- Born: c.1839 London, England
- Died: January 7, 1898 Harper, Kansas, US
- Occupation: Officer of The Salvation Army
- Title: Major

= Thomas E. Moore =

Founder of American Rescue Workers

Major Thomas E. Moore (c.1839 - January 7, 1898) was the National Commander of The Salvation Army in the United States. He later split from the Salvation Army and founded the American Rescue Workers, originally called The Salvation Army of America.

==The Salvation Army==
Moore joined the Salvation Army in London, England, in 1879 after living in the United States for eleven years following the American Civil War. He was accepted as an officer and rose through the ranks becoming a divisional commander for London with the rank of Major. General William Booth sent Moore to the USA in June, 1880, due to his knowledge of the country. In 1881, he arrived in Philadelphia and replaced George Scott Railton as National Commander.

Moore's first action was to consolidate the twelve corps. on paper into five, leaving three in the Philadelphia area. He also withdrew any corps that were created from the Midwest.

==Split From The Salvation Army==
General Booth believed everything owned by the Salvation Army to be owned by himself under British law. American law in the 1880s required a "person" to hold legal title to everything of value but would not recognize that Booth, a foreigner, could own property across the USA. Moore sought to become a US citizen and incorporate The Salvation Army in the United States so that he personally was not responsible for personally injury. This process began in July, 1883, in New York. A corps in New Brunswick, New Jersey, had incorporated before Moore had which led to Moore's arrest in New Jersey.

Booth, not understanding American law, issued a statement in The War Cry, the Salvation Army's magazine, that the legal foundation of the Army vested "control and direction" of the organization solely in the person of William Booth, that all properties of the Army were to be "conveyed to, and held by, the General". Ultimately, Booth did not want Moore to incorporate. Following his arrest and convinced that incorporation was essential, Moore held a secret meeting with many officers away from Booth and Major Thomas B. Coombs, who was sent by Booth to relieve Moore. Here he declared he was willing to take a new command, even South Africa which he viewed as a demotion but where Booth intended to transfer him if Booth were willing to accept the necessity of incorporation. The vote was 121 to 4 for incorporation and the Salvation Army was incorporated on October 24, 1884. Moore also registered all Salvation Army insignia and copyrighted The War Cry.

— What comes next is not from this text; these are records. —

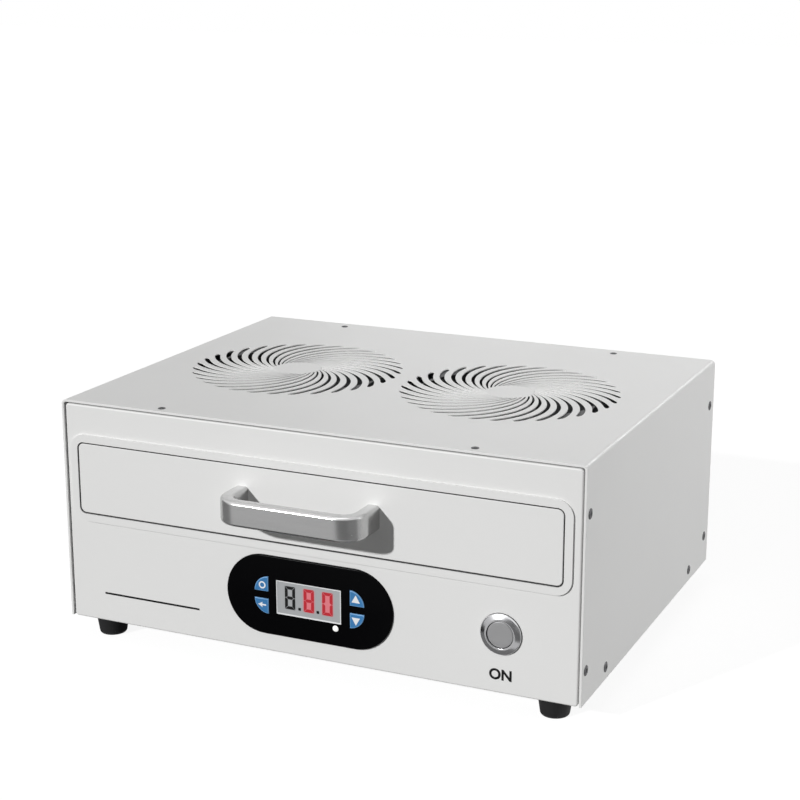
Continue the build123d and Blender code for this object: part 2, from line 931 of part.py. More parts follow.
# Rear rocker switch: frame and the rocker that tilts in it on two pins
switch_centre = (switch_x, inlet_mid)
with BuildPart() as switch_frame:
    plate_at(wall(case_depth), switch_centre, switch_flange, -switch_proud)
    plate_at(wall(case_depth - switch_depth), switch_centre, switch_box, -switch_depth)
    plate_at(wall(case_depth + switch_proud), switch_centre, switch_mouth, 8.6, Mode.SUBTRACT)
    disc(
        flank(switch_x - switch_box[0] / 2),
        (rocker_axis, inlet_mid),
        rocker_pin + shaft_fit,
        switch_box[0],
        Mode.SUBTRACT,
    )
keep(switch_frame.part, "switch_frame")


def rocker_outline():
    """Side view of the rocker, switched off: its upper end pressed in."""
    turn = math.radians(rocker_tilt)
    corners = ((-4.0, -4.0), (2.6, -8.2), (1.2, 0.0), (2.6, 8.2), (-4.0, 4.0))
    return [
        (
            rocker_axis + out * math.cos(turn) - up * math.sin(turn),
            inlet_mid + out * math.sin(turn) + up * math.cos(turn),
        )
        for out, up in corners
    ]


with BuildPart() as power_rocker:
    with BuildSketch(flank(switch_x - rocker_half)):
        with BuildLine():
            Polyline(rocker_outline(), close=True)
        make_face()
    extrude(amount=2 * rocker_half)
    disc(flank(switch_x - 6.3), (rocker_axis, inlet_mid), rocker_pin, 12.6)
keep(power_rocker.part, "power_rocker")

# Feet: tapered rubber blocks with moulded-in studs, and the studs' nuts on the base pan
with BuildPart() as foot:
    with BuildSketch():
        RegularPolygon(foot_low_radius, foot_sides)
    extrude(amount=foot_height, taper=-foot_taper)

foot_span = case_depth - 2 * foot_inset
case_middle = front_y + case_depth / 2
with BuildPart() as feet:
    with Locations((0, case_middle, 0)):
        with GridLocations(2 * foot_x, foot_span, 2, 2):
            add(foot.part)
keep(feet.part, "feet")

with BuildPart() as foot_nuts:
    with BuildSketch(level(base_top)):
        with Locations((0, case_depth / 2)):
            with GridLocations(2 * foot_x, foot_span, 2, 2):
                RegularPolygon(hex_flat, 6, major_radius=False)
    extrude(amount=hex_thick)
keep(foot_nuts.part, "foot_nuts")

# Heads of the cover screws
flange_screw_places = [
    (depth, height)
    for depth in flange_screw_depths
    for height in flange_screw_heights
]
base_screw_places = [(depth, base_screw_height) for depth in base_screw_depths]
with BuildPart() as cover_side_screws:
    for side in both:
        with BuildSketch(flank(side * case_width / 2)) as heads:
            with Locations(*flange_screw_places, *base_screw_places):
                RegularPolygon(screw_head, screw_sides)
        extrude(heads.sketch, amount=side * screw_rise)
keep(cover_side_screws.part, "cover_side_screws")

with BuildPart() as cover_top_screws:
    with BuildSketch(level(cover_height)):
        for depth in flange_screw_depths:
            with Locations((-top_screw_x, depth), (top_screw_x, depth)):
                RegularPolygon(top_screw_head, screw_sides)
    extrude(amount=screw_rise)
keep(cover_top_screws.part, "cover_top_screws")

# Clip nuts: folded strips over the flanges' free edges, which also space the cover off the flanges
with BuildPart() as clip_nut:
    with BuildSketch(Plane.XZ.offset(-clip_width / 2)):
        rectangle((-shadow_gap, clip_reach), (-sheet - shadow_gap, shadow_gap))
        rectangle((0, clip_reach), (-sheet, 0), Mode.SUBTRACT)
    extrude(amount=clip_width)


def clip_places():
    """Planes on the flanges' free edges: x into the sheet, z out towards the cover."""
    places = []
    edges = ((flange_depth, -1), (case_depth - flange_depth, 1))
    for side in both:
        for depth, inward in edges:
            for height in flange_screw_heights:
                spot = (side * panel_width / 2, front_y + depth, foot_height + height)
                places.append(Plane(origin=spot, x_dir=(0, inward, 0), z_dir=(side, 0, 0)))
            spot = (side * top_screw_x, front_y + depth, foot_height + panel_height)
            places.append(Plane(origin=spot, x_dir=(0, inward, 0), z_dir=(0, 0, 1)))
        for depth in base_screw_depths:
            spot = (side * panel_width / 2, front_y + depth, foot_height + base_flange_top)
            places.append(Plane(origin=spot, x_dir=(0, 0, -1), z_dir=(side, 0, 0)))
    return places


with BuildPart() as clip_nuts:
    with Locations(*clip_places()):
        add(clip_nut.part)
keep(clip_nuts.part, "clip_nuts")
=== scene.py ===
import bpy
import bmesh
import math
from mathutils import Matrix, Vector


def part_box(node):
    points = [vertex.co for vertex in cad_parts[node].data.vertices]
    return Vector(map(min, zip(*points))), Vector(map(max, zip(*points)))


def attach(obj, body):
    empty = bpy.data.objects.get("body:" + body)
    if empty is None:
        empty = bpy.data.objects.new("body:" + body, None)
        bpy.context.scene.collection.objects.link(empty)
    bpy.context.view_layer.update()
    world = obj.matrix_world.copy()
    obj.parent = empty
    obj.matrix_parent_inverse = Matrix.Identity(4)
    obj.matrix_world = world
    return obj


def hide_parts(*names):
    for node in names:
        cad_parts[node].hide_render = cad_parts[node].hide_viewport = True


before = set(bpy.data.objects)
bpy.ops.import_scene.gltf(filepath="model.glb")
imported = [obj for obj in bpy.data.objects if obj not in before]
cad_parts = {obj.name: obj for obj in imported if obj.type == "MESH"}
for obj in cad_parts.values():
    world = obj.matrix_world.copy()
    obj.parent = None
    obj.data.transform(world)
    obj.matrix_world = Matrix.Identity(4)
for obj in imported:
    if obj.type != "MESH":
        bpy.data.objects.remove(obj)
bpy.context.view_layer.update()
scene = bpy.context.scene
mm = 0.001
coverLow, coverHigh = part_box("top_cover")
panelFace = coverLow.y  # the front panel's face, and the edge of the cover
panelFoot = coverLow.z  # the panel's bottom edge
tipForward = Matrix.Rotation(math.pi / 2, 3, "X")  # turns what faced up to the front
faceRear = Matrix.Rotation(math.pi, 3, "Z")


def at(x, depth, height):
    # millimetres across, behind the panel's face and over its bottom edge
    return Vector((x * mm, panelFace + depth * mm, panelFoot + height * mm))


# finishes

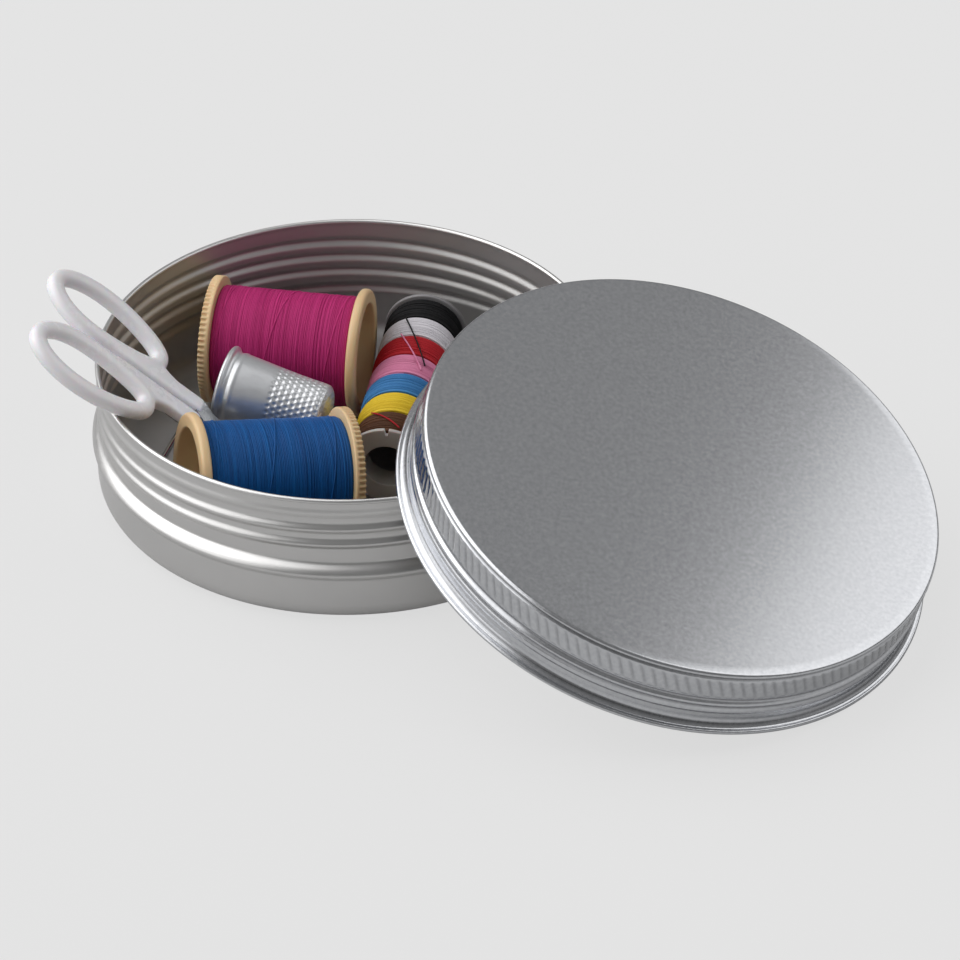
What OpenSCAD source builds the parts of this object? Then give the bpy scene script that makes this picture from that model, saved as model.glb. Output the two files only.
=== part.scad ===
// Sewing tin: a screw-top aluminium tin with its lid off, leaning on the rim, and the sewing kit inside.
// Millimetres, +Z up, origin at the centre of the underside of the tin.

/* [Tin] */
// Height of the tin over its rolled rim
tin_h = 27.6; // [24:0.2:34]
// Outer radius of the rolled rim
rim_r = 48.6; // [46:0.1:52]
// Radius of the wire-like curl of the rim
rim_curl_r = 0.5; // [0.4:0.05:0.7]
// Outer radius of the plain lower wall
wall_r = 49.2; // [48.9:0.1:50]
// Radius of the rounded base edge
base_edge_r = 4; // [2.5:0.25:6]
// Thickness of the sheet
sheet_t = 0.36; // [0.25:0.01:0.5]
// Outward swell of the bead that the closed lid stops on
stop_bead_h = 0.7; // [0.3:0.05:1]
// Height of that bead's middle above the base
stop_bead_z = 11.2; // [9:0.1:13]
// Width of that bead
stop_bead_w = 3; // [2:0.1:4]
// Outward swell of the screw beads on the neck
screw_bead_h = 0.55; // [0.3:0.05:0.8]
// Distance from one screw bead to the next
screw_pitch = 3.4; // [3:0.1:4]
// Height of the lowest screw bead's middle
screw_z = 17.9; // [17:0.1:19]

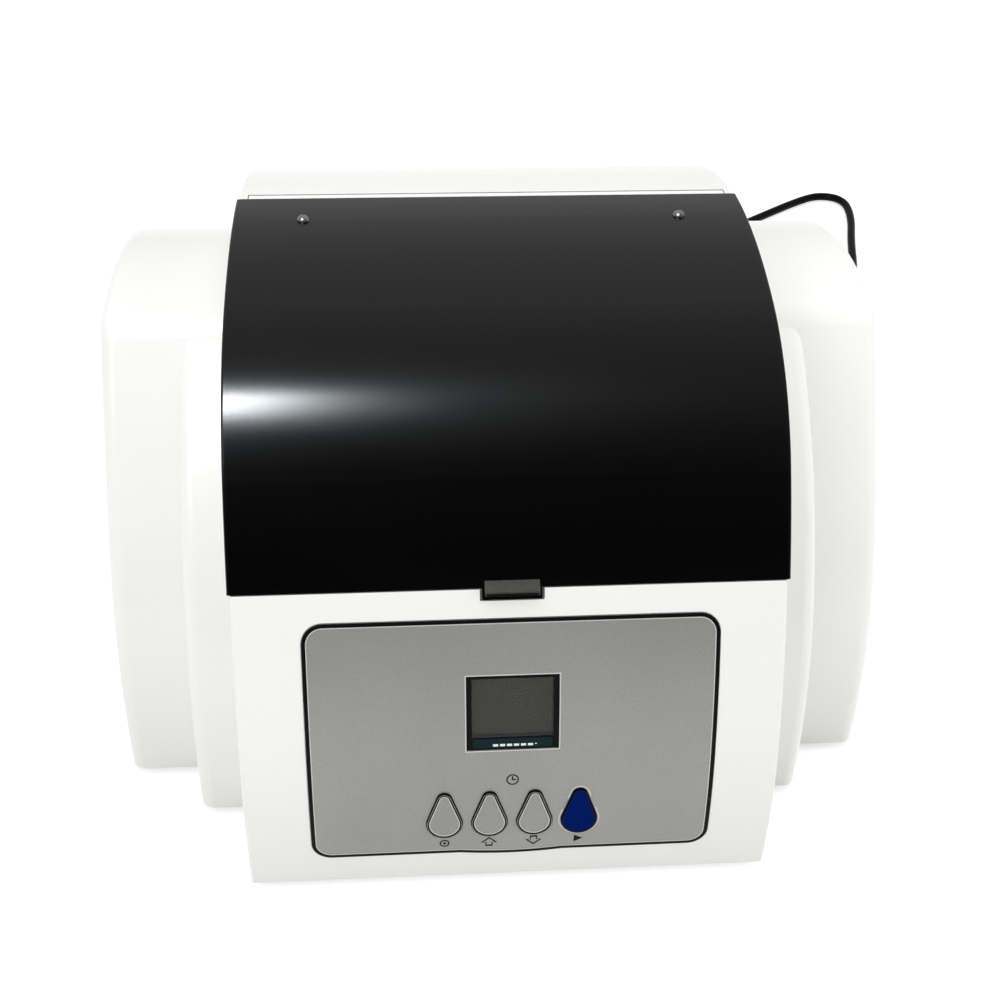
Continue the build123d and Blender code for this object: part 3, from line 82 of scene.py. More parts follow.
# the rocker's marks: how far out on its face, as a share of its reach, then the ring and the bar
MARK_OUT, MARK_RING, MARK_WIDTH, MARK_HEIGHT = 0.55, (1.5, 1.05), 0.5, 2.8

# the display: the cell behind the glass, and the contact strip with its row of marks
CELL_DEPTH, CELL_RISE, CELL_MARGIN = 3.6, 0.3, 0.6
STRIP_MARGIN, STRIP_HEIGHT, STRIP_RISE = 0.8, 3.4, 2.5
DASHES, DASH_FIRST, DASH_PITCH, DASH_RISE, DASH_SIZE = 6, -5.9, 2.4, 1.75, (1.75, 0.85)
DOT_PLACE, DOT_RISE, DOT_SIZE = 8.0, 1.95, (0.6, 0.35)

# lid, and the outline of its domed screw heads as (radius, height)
TAB_HEADING, TAB_HEIGHT, TAB_EDGE = 64.9, 4.9, 0.9
LID_SCREW_HEADING, LID_SCREW_X = 1.8, 68.7
SCREW_DOME = [(0.0, 1.42), (0.3, 1.44), (0.5, 1.7), (0.9, 1.66), (1.3, 1.5), (1.7, 1.2),
              (2.05, 0.78), (2.27, 0.3), (2.3, 0.04), (0.0, 0.04)]
SCREW_STEPS = 40

# mains cord: the route's points, then the coil's turns
CORD_DIAMETER, CORD_LENGTH, CORD_FLOOR = 5.0, 1763.5, 2.5
CORD_ROUTE = [
    (58, 145, 26),
    (58, 171, 26),
    (63, 204, 9),
    (73, 236, CORD_FLOOR),
    (88, 270, CORD_FLOOR),
    (104, 312, CORD_FLOOR),
    (130, 360, CORD_FLOOR),
    (165, 403, CORD_FLOOR),
    (205, 434, CORD_FLOOR),
    (238, 460, CORD_FLOOR),
    (258, 472, CORD_FLOOR),
    (274, 464, CORD_FLOOR),
    (272, 436, CORD_FLOOR),
    (262, 400, CORD_FLOOR),
    (252, 354, CORD_FLOOR),
    (236, 310, CORD_FLOOR),
    (213, 269, CORD_FLOOR),
    (197, 224, CORD_FLOOR),
]
COIL_INNER, COIL_PITCH, COIL_LAYER, COIL_TURNS, COIL_CLIMB = 20.5, 5.7, 5.5, 17 / 6, 0.5
COIL_POINTS_PER_TURN = 16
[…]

Outraged by Moore's 'treason', Booth sent Major Frank Smith to replace Moore as National Commander. Smith set up a rival "loyal" headquarters in New York, issued a "loyal" War Cry, and dismissed the large majority of officers as rebels who still believed Moore to be the National Commander. Many of the corps outside of New York were unaware of the controversy and continued to be loyal to Booth and the international Salvation Army. Moore's army was "The Salvation Army of America" and Moore styled himself as "General". The International Salvation Army then sued in U.S. courts resulting in Moore's Army being renamed to American Rescue Workers.

Moore's Organization suffered from his lack of administrative skills and could not afford to pay rent on its headquarters. This resulted in the board of trustees asking Moore to resign from his position as General in December 1888, and deposing him in January 1889 after he refused. The generalship was then offered to Lieutenant General Milton K Light who remained loyal to Moore before being offered to Colonel Richard Holz, who remained a colonel but took the position. Holz later rejoined the international Salvation Army along with twenty nine other officers on October 16, 1889.

==The Christian Crusaders==
After Moore left the American Rescue Workers (still called the American Salvation Army until 1913), he and Milton Light started The Christian Crusaders out of twenty corps that were still loyal to Moore in the South and New England. These corps closed one by one. In 1890, Light left the organization after the international Salvation Army opened a corps in Atlanta, Georgia. Moore resigned from his post in 1891 and became a Baptist minister. He died at the pulpit on January 7, 1898, in Harper, Kansas.